There are moments where he almost breaks character – take his story about lobsters, in his more recent book. Peterson knows nothing about biology, but he plunges forward with complete confidence, shamelessly preaching an understanding of evolutionary psychology that sounds like it was ripped straight from a Pick Up Artist forum. Even funnier is the running assumption that the reader must be a loser – it seems that, in these passages, the man behind “Jordan Peterson” the character lets his contempt at his audience shine through. One paragraph begins: “Maybe you are a loser. And maybe you’re not—but if you are…” He also implies that they lack a “healthy, desirable mate”. He describes being turned down for a date as an encounter with chaos. He manages to openly insult and belittle his audience while never breaking character.

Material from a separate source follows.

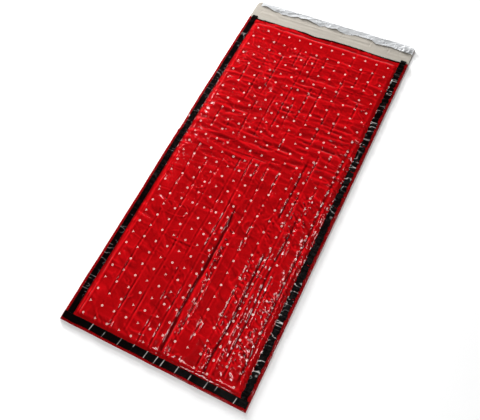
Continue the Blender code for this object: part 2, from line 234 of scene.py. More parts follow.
def cut_hole(mesh, low, high):
    """Removes the faces whose middle is inside a box."""
    cut = bmesh.new()
    cut.from_mesh(mesh)
    inside = []
    for face in cut.faces:
        middle = face.calc_center_median()
        if all(a < c < b for a, c, b in zip(low, middle, high)):
            inside.append(face)
    bmesh.ops.delete(cut, geom=inside, context="FACES")
    cut.to_mesh(mesh)
    cut.free()


def turned(u, edge, rise):
    """Bends a sheet over its edges: where each point ends up across, and how far it climbs."""
    over = np.clip(np.abs(u) - edge, 0, None)
    reach = np.minimum(np.abs(u), edge) - np.clip(over - rise, 0, None)
    return np.sign(u) * reach, np.minimum(over, rise)


print("lines 10 mm apart across the blanket:", len(spaced(-SIDE, SIDE, 10 * MM)))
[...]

In Gremlins 2: The New Batch, one of the green monsters drinks a serum in the genetics lab, and gains a capacity for intelligence that far exceeds that of his kin. He later dons a turtleneck and blazer, and gives an interview on live TV. The Brain Gremlin says he wants civilization – and yet, his idea of civilization amounts to nothing but a series of cultural images and signifiers: “The fine points: diplomacy, compassion, standards, manners, tradition.”
Despite his overludes to civility, the Brain Gremlin proceeds to execute the Propeller Hat Gremlin with a revolver. Ultimately, his talk of civilization amounts to nothing more than a smokescreen, a high-minded way of justifying and flattering the worst impulses of his fellow Gremlins. He puts a veneer of respectability over their violent hostility – the same could be said of Peterson.
Hell, he even sounds like the Brain Gremlin at times: when talking about order, Peterson associates the concept with “the political culture, the corporate environment, and the system. It’s the “they” in “you know what they say. It’s credit cards, classrooms, supermarket checkout lineups, turn-taking, traffic lights, and the familiar routes of daily commuters.”
Peterson makes me angry. Not because his worldview is a thinly veiled revival of the fascistic cult of the hero. Not because his politics proceed from a form of biological essentialism based on junk science. Not because he pretends to be a champion of free speech while calling for purges of entire university departments. No: he makes me upset that I did not come up with such a character first.
If taken seriously, he is moronic and dangerous. But taken as a work of intellectual Outsider Art? Goddam brilliant.